Reviews for Star Goose on the Atari ST were more negative. Andy Wilton of ACE, writing in October 1988, noted that "[a] host of unusual features make it stand out" but "[o]riginality is no substitute for gameplay", as well as the fact that the contouring element did not mesh will with the rest of the game. The publication's final assessment gave Star Goose 517 out of 1000 for the Atari ST version. That same month, Julian Rignall of The One gave it a similar rating of 51% and mentioned that "compared with today's high standards it lacks the polish, playability and challenge of many similar priced games". The assessment from October 1988's issue of Zzap!64 was even lower, highlighting the game's general presentation as positive, but criticizing the graphics and gameplay for a lack of variety and the sound for its lack of originality, with an overall rating of 37%. In November 1988, Matt Bielby of Computer and Video Games gave the game a 72%, but held the graphics and music in low esteem and referred to the game overall as one with good potential that "botches the job". In giving the game a 68% in November 1988, ST/Amiga Format praised its graphics, but criticized the gameplay and the audio, while ST Action scored it at 71% the same month.
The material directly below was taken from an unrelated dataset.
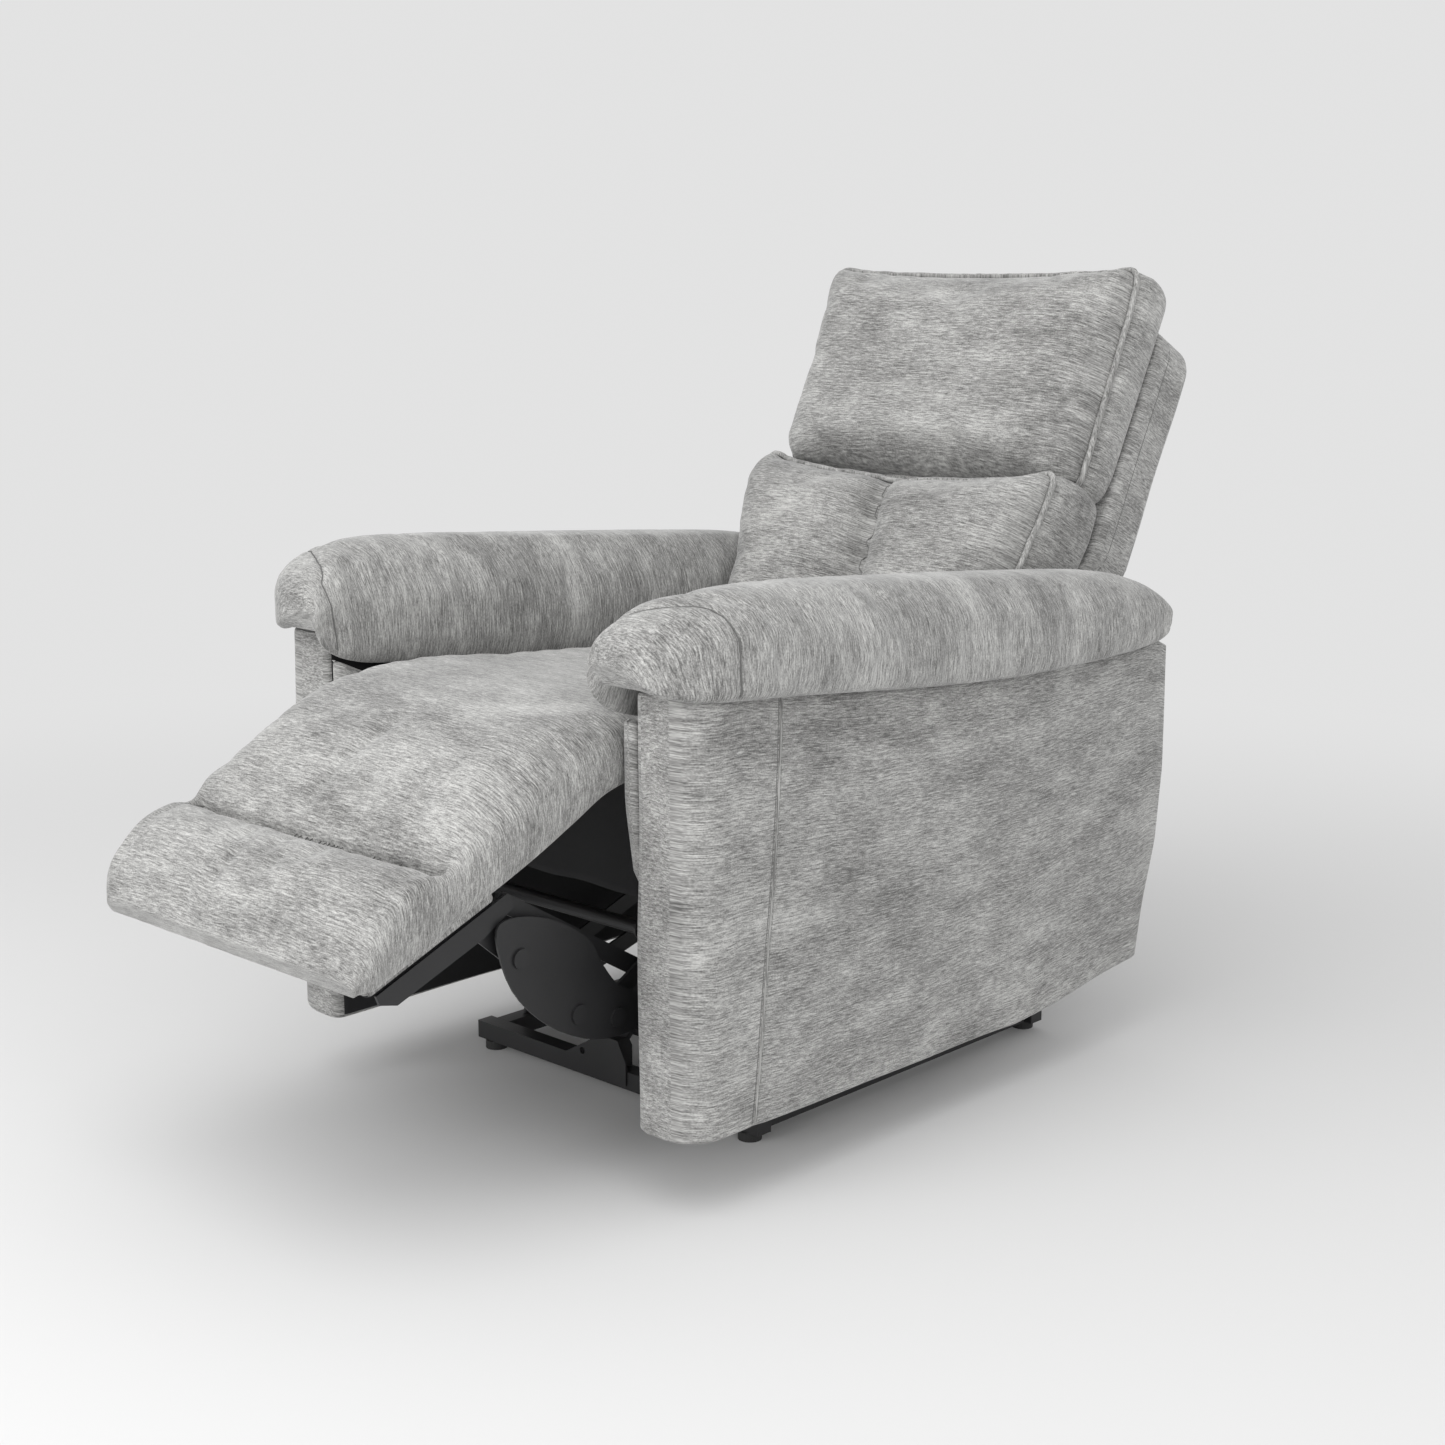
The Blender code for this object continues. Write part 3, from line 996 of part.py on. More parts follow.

Star Goose was re-released by Prism Leisure Corporation in late 1991 for £2.99 and received more favourable reviews. Stuart Campbell, writing for Amiga Power, gave the re-release an 82%, referring to it as "limited", but arguing that it was a good value for the price. Around that time it was also distributed by Pactronics' Budget Series, albeit for £12.95. Australian Commodore and Amiga Review, which had recommended the game when it was first released, upheld its recommendation with a 77% for the re-release, praising the graphics and gameplay.